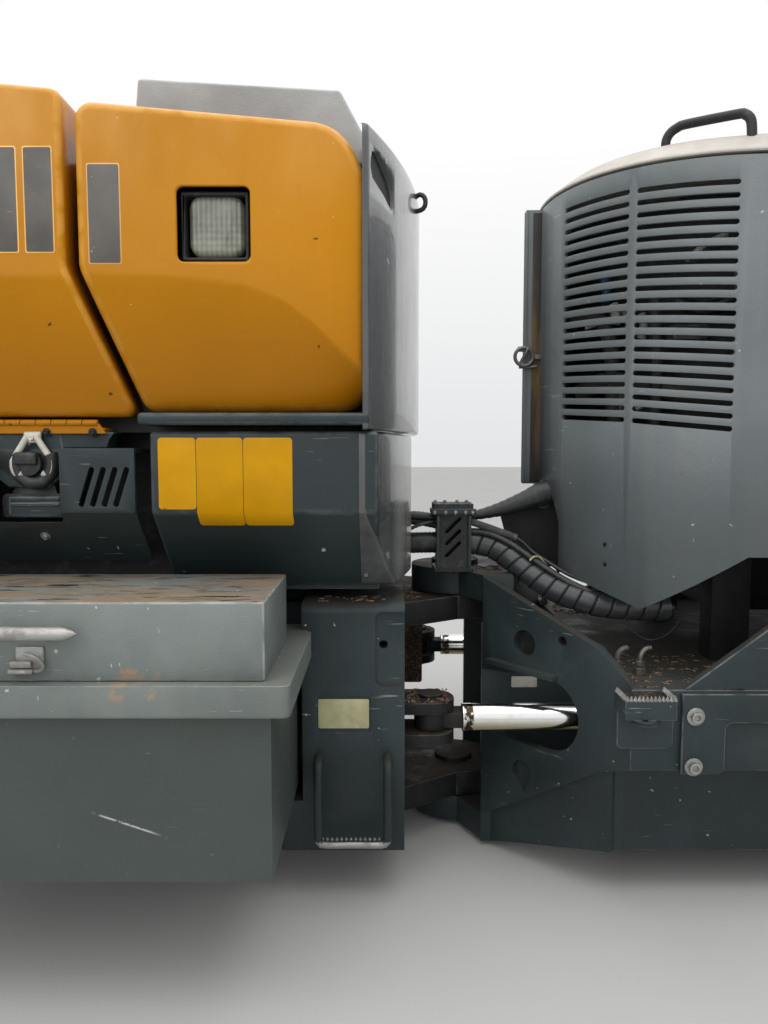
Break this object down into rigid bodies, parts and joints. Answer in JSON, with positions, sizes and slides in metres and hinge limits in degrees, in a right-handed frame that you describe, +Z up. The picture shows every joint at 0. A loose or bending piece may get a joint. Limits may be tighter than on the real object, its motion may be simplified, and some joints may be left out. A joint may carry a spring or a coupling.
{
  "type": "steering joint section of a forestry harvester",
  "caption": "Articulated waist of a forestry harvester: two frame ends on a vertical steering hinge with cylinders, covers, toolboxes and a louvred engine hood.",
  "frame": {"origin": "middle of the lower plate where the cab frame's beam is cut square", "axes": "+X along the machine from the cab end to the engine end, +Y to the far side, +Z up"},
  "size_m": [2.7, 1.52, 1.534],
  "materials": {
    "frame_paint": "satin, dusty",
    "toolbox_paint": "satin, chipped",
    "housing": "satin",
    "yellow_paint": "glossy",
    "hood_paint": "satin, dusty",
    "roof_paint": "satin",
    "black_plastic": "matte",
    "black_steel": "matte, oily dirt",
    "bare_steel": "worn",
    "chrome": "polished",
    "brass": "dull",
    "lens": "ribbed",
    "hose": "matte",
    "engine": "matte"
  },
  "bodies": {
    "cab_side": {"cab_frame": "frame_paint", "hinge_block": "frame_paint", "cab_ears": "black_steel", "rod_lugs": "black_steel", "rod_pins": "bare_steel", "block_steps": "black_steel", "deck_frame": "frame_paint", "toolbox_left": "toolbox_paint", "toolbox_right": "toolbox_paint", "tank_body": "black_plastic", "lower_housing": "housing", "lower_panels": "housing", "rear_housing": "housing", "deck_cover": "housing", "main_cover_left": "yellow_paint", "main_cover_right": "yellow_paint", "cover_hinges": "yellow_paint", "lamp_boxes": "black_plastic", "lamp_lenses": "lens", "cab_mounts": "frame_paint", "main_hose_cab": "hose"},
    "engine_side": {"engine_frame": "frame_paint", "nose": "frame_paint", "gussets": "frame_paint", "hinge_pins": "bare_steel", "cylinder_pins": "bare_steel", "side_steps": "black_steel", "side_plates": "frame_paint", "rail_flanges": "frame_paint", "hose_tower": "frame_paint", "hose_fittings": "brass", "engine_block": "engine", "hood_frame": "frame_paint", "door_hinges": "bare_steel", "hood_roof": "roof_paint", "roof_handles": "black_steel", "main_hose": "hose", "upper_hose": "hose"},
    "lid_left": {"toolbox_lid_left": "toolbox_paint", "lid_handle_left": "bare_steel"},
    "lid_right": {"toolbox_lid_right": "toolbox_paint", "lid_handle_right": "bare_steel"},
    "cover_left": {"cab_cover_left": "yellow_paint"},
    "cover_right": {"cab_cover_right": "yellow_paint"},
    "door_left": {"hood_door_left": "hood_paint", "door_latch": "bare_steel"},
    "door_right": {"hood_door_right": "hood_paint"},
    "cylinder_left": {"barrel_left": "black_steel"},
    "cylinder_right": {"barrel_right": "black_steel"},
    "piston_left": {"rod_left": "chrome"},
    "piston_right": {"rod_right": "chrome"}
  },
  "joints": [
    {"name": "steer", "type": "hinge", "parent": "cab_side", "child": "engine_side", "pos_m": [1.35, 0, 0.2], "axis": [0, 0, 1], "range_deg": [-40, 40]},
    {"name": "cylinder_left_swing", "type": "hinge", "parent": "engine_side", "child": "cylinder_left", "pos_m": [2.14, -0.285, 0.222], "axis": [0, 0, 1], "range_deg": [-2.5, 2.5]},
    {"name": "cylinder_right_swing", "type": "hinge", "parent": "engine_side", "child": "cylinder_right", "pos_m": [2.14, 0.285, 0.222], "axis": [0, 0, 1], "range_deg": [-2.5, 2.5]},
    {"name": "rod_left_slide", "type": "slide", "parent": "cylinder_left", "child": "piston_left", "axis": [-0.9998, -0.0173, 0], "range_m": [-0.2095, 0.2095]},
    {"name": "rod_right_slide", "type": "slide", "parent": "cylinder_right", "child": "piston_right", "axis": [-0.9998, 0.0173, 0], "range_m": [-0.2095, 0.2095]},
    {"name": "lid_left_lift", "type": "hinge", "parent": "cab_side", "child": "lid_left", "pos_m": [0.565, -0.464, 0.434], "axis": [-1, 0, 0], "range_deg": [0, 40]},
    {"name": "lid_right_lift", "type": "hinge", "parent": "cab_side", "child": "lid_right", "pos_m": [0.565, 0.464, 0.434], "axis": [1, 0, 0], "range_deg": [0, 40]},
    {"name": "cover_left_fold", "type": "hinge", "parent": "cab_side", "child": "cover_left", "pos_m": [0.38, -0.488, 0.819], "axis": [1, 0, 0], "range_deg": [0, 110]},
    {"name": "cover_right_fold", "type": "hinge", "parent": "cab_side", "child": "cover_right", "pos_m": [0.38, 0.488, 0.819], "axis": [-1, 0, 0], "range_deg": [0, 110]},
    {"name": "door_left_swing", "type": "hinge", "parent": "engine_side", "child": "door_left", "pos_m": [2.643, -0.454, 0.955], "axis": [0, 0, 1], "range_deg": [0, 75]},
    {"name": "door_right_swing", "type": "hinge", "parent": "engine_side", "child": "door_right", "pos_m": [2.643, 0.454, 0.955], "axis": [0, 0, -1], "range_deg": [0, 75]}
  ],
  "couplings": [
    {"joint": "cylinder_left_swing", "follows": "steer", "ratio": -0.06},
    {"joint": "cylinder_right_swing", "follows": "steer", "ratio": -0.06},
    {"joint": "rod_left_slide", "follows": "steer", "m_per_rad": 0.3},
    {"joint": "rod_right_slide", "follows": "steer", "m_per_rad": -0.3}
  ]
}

········

* [EXERCISE DETAILS]: Repeat the material in full, exactly as it stands.

* [WRITTEN RESPONSE]:
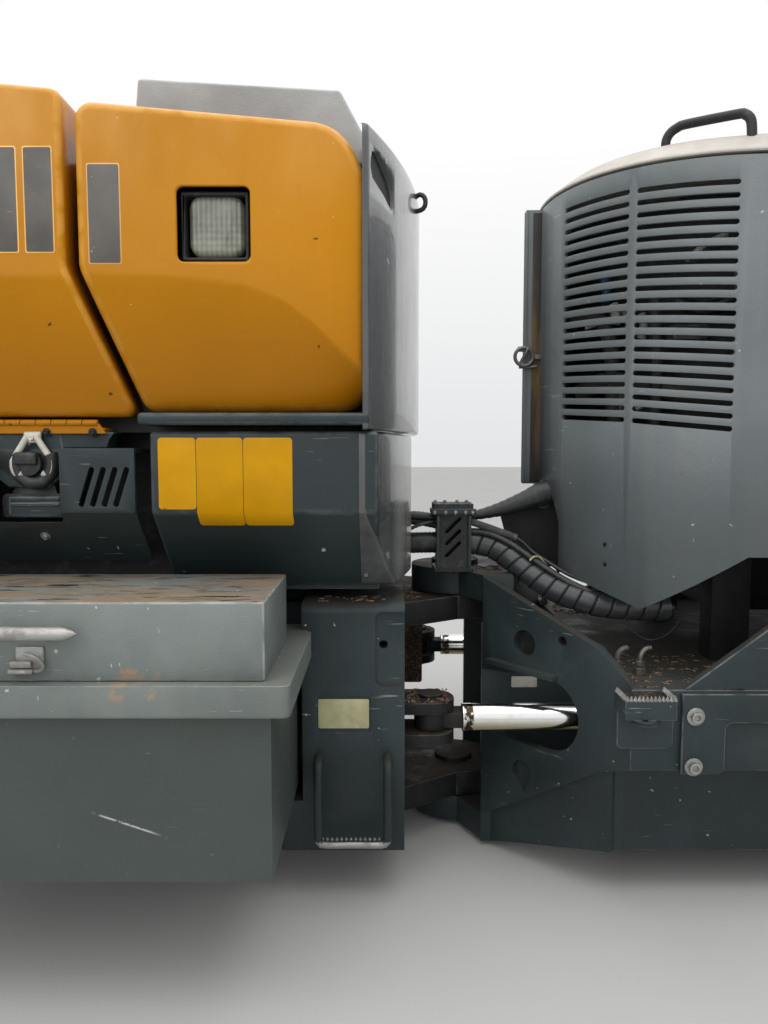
Break this object down into rigid bodies, parts and joints. Answer in JSON, with positions, sizes and slides in metres and hinge limits in degrees, in a right-handed frame that you describe, +Z up. The picture shows every joint at 0. A loose or bending piece may get a joint. Limits may be tighter than on the real object, its motion may be simplified, and some joints may be left out. A joint may carry a spring or a coupling.
{
  "type": "steering joint section of a forestry harvester",
  "caption": "Articulated waist of a forestry harvester: two frame ends on a vertical steering hinge with cylinders, covers, toolboxes and a louvred engine hood.",
  "frame": {"origin": "middle of the lower plate where the cab frame's beam is cut square", "axes": "+X along the machine from the cab end to the engine end, +Y to the far side, +Z up"},
  "size_m": [2.7, 1.52, 1.534],
  "materials": {
    "frame_paint": "satin, dusty",
    "toolbox_paint": "satin, chipped",
    "housing": "satin",
    "yellow_paint": "glossy",
    "hood_paint": "satin, dusty",
    "roof_paint": "satin",
    "black_plastic": "matte",
    "black_steel": "matte, oily dirt",
    "bare_steel": "worn",
    "chrome": "polished",
    "brass": "dull",
    "lens": "ribbed",
    "hose": "matte",
    "engine": "matte"
  },
  "bodies": {
    "cab_side": {"cab_frame": "frame_paint", "hinge_block": "frame_paint", "cab_ears": "black_steel", "rod_lugs": "black_steel", "rod_pins": "bare_steel", "block_steps": "black_steel", "deck_frame": "frame_paint", "toolbox_left": "toolbox_paint", "toolbox_right": "toolbox_paint", "tank_body": "black_plastic", "lower_housing": "housing", "lower_panels": "housing", "rear_housing": "housing", "deck_cover": "housing", "main_cover_left": "yellow_paint", "main_cover_right": "yellow_paint", "cover_hinges": "yellow_paint", "lamp_boxes": "black_plastic", "lamp_lenses": "lens", "cab_mounts": "frame_paint", "main_hose_cab": "hose"},
    "engine_side": {"engine_frame": "frame_paint", "nose": "frame_paint", "gussets": "frame_paint", "hinge_pins": "bare_steel", "cylinder_pins": "bare_steel", "side_steps": "black_steel", "side_plates": "frame_paint", "rail_flanges": "frame_paint", "hose_tower": "frame_paint", "hose_fittings": "brass", "engine_block": "engine", "hood_frame": "frame_paint", "door_hinges": "bare_steel", "hood_roof": "roof_paint", "roof_handles": "black_steel", "main_hose": "hose", "upper_hose": "hose"},
    "lid_left": {"toolbox_lid_left": "toolbox_paint", "lid_handle_left": "bare_steel"},
    "lid_right": {"toolbox_lid_right": "toolbox_paint", "lid_handle_right": "bare_steel"},
    "cover_left": {"cab_cover_left": "yellow_paint"},
    "cover_right": {"cab_cover_right": "yellow_paint"},
    "door_left": {"hood_door_left": "hood_paint", "door_latch": "bare_steel"},
    "door_right": {"hood_door_right": "hood_paint"},
    "cylinder_left": {"barrel_left": "black_steel"},
    "cylinder_right": {"barrel_right": "black_steel"},
    "piston_left": {"rod_left": "chrome"},
    "piston_right": {"rod_right": "chrome"}
  },
  "joints": [
    {"name": "steer", "type": "hinge", "parent": "cab_side", "child": "engine_side", "pos_m": [1.35, 0, 0.2], "axis": [0, 0, 1], "range_deg": [-40, 40]},
    {"name": "cylinder_left_swing", "type": "hinge", "parent": "engine_side", "child": "cylinder_left", "pos_m": [2.14, -0.285, 0.222], "axis": [0, 0, 1], "range_deg": [-2.5, 2.5]},
    {"name": "cylinder_right_swing", "type": "hinge", "parent": "engine_side", "child": "cylinder_right", "pos_m": [2.14, 0.285, 0.222], "axis": [0, 0, 1], "range_deg": [-2.5, 2.5]},
    {"name": "rod_left_slide", "type": "slide", "parent": "cylinder_left", "child": "piston_left", "axis": [-0.9998, -0.0173, 0], "range_m": [-0.2095, 0.2095]},
    {"name": "rod_right_slide", "type": "slide", "parent": "cylinder_right", "child": "piston_right", "axis": [-0.9998, 0.0173, 0], "range_m": [-0.2095, 0.2095]},
    {"name": "lid_left_lift", "type": "hinge", "parent": "cab_side", "child": "lid_left", "pos_m": [0.565, -0.464, 0.434], "axis": [-1, 0, 0], "range_deg": [0, 40]},
    {"name": "lid_right_lift", "type": "hinge", "parent": "cab_side", "child": "lid_right", "pos_m": [0.565, 0.464, 0.434], "axis": [1, 0, 0], "range_deg": [0, 40]},
    {"name": "cover_left_fold", "type": "hinge", "parent": "cab_side", "child": "cover_left", "pos_m": [0.38, -0.488, 0.819], "axis": [1, 0, 0], "range_deg": [0, 110]},
    {"name": "cover_right_fold", "type": "hinge", "parent": "cab_side", "child": "cover_right", "pos_m": [0.38, 0.488, 0.819], "axis": [-1, 0, 0], "range_deg": [0, 110]},
    {"name": "door_left_swing", "type": "hinge", "parent": "engine_side", "child": "door_left", "pos_m": [2.643, -0.454, 0.955], "axis": [0, 0, 1], "range_deg": [0, 75]},
    {"name": "door_right_swing", "type": "hinge", "parent": "engine_side", "child": "door_right", "pos_m": [2.643, 0.454, 0.955], "axis": [0, 0, -1], "range_deg": [0, 75]}
  ],
  "couplings": [
    {"joint": "cylinder_left_swing", "follows": "steer", "ratio": -0.06},
    {"joint": "cylinder_right_swing", "follows": "steer", "ratio": -0.06},
    {"joint": "rod_left_slide", "follows": "steer", "m_per_rad": 0.3},
    {"joint": "rod_right_slide", "follows": "steer", "m_per_rad": -0.3}
  ]
}